Mosts pests and predators can be excluded from a glasshouse, but once introduced, absence of natural enemies can create ideal conditions for the build up of pests. The enclosed environment of the glasshouse is also ideal conditions for integrated pest management, especially biological control. Predatory insects can be released and confined to the target population. Small insectivorous birds may also do well, and provide ongoing pest control, as will frogs and small lizards.
Animals in glasshouses can provide mutual benefits, though in most cases will need to be kept separate from the plants. Chickens, for example, provide CO2 and methane, which stimulate plant growth. Dust from their feathers is also beneficial, as is their body heat at night, and their manure for fertiliser. The chickens benefit from the shelter and extra warmth of the glasshouse. Many other combinations are also possible.

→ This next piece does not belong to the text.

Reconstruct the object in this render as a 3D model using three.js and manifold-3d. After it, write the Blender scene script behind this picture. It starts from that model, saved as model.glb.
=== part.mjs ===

*all directions for southern hemisphere
Thank you Les, for a well written article. I am researching green houses. Your post allowed me to realize how the angle of my glass will play a key role.
With this said, as I construct my green house I will now locate my roof glass as perpendicular to the summer sun as possible, and my south facing lower glass as perpendicular to the winter sun as possible.
I also had not considered our lizard and frog friends as being beneficial to our indoor garden, however, in winter they do go into hibernation here, but if inside the warmth of the greenhouse maybe they will not sleep quite as long as usual.
Regarding your remark that a curved surface should be more efficient — I’ve found a couple of websites that offer geodesic dome greenhouses — glass ones in England: https://www.solardome.co.uk/11/ and polycarbonate glazing in the U.S.: https://www.geodesic-greenhouse-kits.com/. I have concerns about polycarbonate because it contains Bisphenol A which is implicated in causing cancer, see: https://www.enviroblog.org/2008/04/cheatsheet-bisphenol-a-bpa.htm. Does anyone know of a closer source of glass geodesic dome greenhouses?
For great greenhouses, check out Anna Edey’s book “Solviva”, or her website solviva.com.